Pickett continued competing to the very end despite the lopsided score.

He even shoved Bills defensive end Shaq Lawson after a fourth-and-14 pass from the Bills' 26-yard line with 1:07 left in regulation fell incomplete.

"My opinion, it felt like he went after my knee after I threw it and that's it," Pickett said. "Tempers flare, I don't care. I'm gonna keep playing until the last play of the game.

"This is my first start, man. I dreamed about this day since I picked up a football.

I was really excited to play, was gonna give it everything I had until that last snap."

A dark day: Cameron Heyward is a leader on defense.

He plays with heart and soul. Gives everything he has.

After the game, all you had to do was see the look on his face to know how bad this loss hurt.

His words told the story even more.

"Every facet of the game they won," said Heyward. "Yeah, it sucked.

"We played bad. Bad is an understatement. Personally, I take this, my play, my leadership, not enough. I think every man's gotta do that first to get better. I've got to take that.

"Not playing well. The run, big plays were very key today, not winning one on one matchups.
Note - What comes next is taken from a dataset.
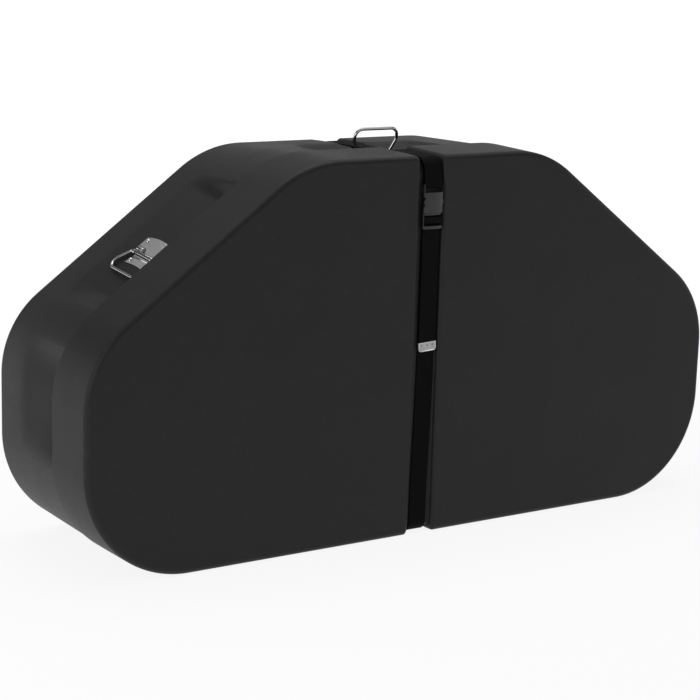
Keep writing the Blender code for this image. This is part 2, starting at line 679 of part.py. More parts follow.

Just tough."

Heyward would love to have a magical fix to the issues, but as he said there are multiple things to point to.

"It's a myriad of things," said Heyward. "Execution. Not tackling. Not using basic things that we practiced from training camp, whether it's staying inside or having the gap or using your hands. It's all of these things included. And that butt kicking we just took proves that.

"If there's anybody that can say they had a great game, then you're not searching hard enough. We all got to own this. From top to bottom.

"It's a dark day. When you lose like that, you can't go running from it."